Eric Griffiths delivered hundreds of lectures at the Faculty of English in Cambridge, yet his lectures were never turned into books. If Not Critical brings together ten lectures, published here for the first time, that offer a representative selection of Dr Griffiths' original, fully-argued, and richly exemplified contributions to literary criticism and literary history.
Crammed into his writing are decades of reading in several languages and across most genres and literary periods. In these lectures, he pursues the blind spots not only of other people's arguments, but of the whole business of criticism in general, with what he calls its 'over-concentration on a narrow range of examples . . . such over-concentration warps our thinking'. Implicit and explicit throughout his work is the argument that 'an appropriately wide range of instances is essential to
making progress in conceptualisation'; that what we need, in order to do better thinking, is 'a keener attention to a greater variety of examples'. Such examples include, in these lectures, the works of Shakespeare, Dante, Kafka, Beckett, Racine, Rabelais, T. S. Eliot, and Jonathan Swift.

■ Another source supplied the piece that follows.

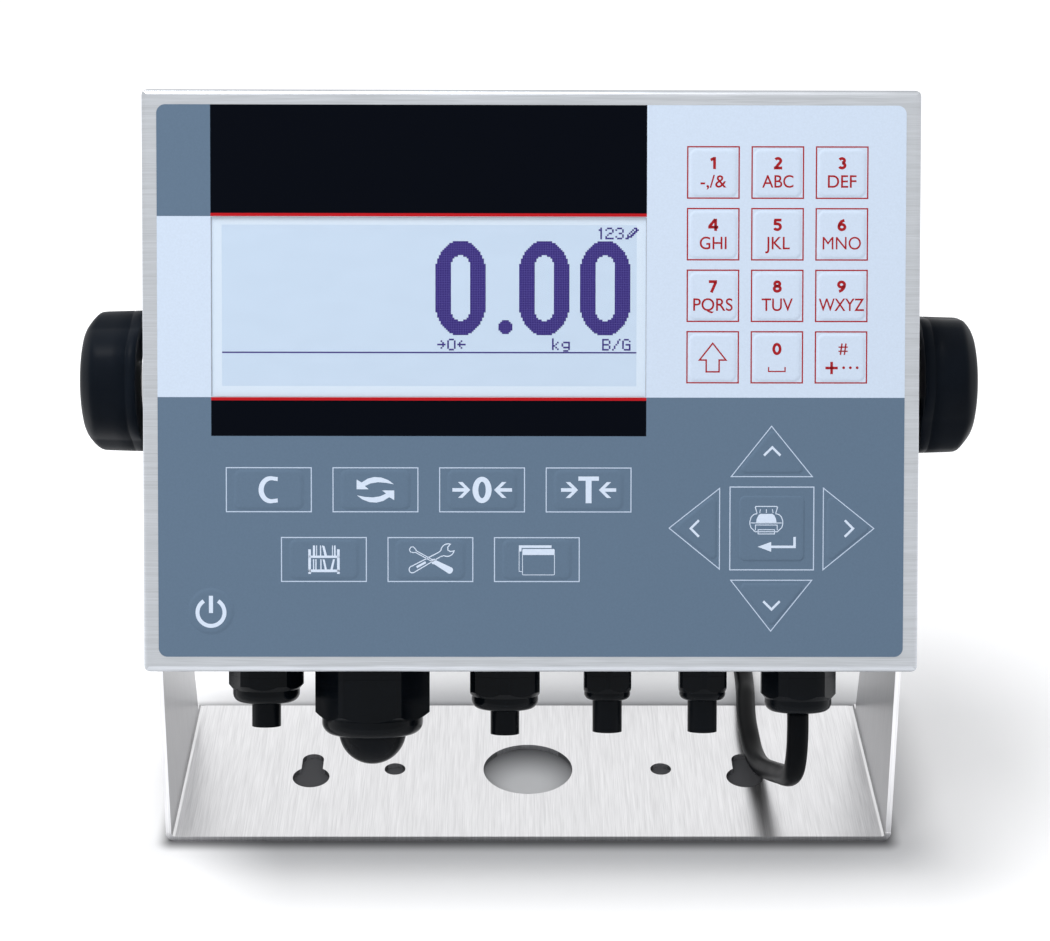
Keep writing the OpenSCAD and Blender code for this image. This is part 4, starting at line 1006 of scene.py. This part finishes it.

Eric Griffiths is Fellow in English at Trinity College, Cambridge and Lecturer in English at the University of Cambridge. He is the author of The Printed Voice of Victorian Poetry (Clarendon Press, 1989) and co-editor of Dante in English (Penguin, 2005). Freya Johnston is University Lecturer and Tutorial Fellow in English at St Anne's College, Oxford. She is the author of Samuel Johnson and the Art of Sinking, 1709-1791 (Oxford University Press, 2005), general editor of The Cambridge Edition of the Novels of Thomas Love Peacock (Cambridge University Press, 2016-) and co-editor of Jane Austen's Teenage Writings (Oxford World's Classics, 2017).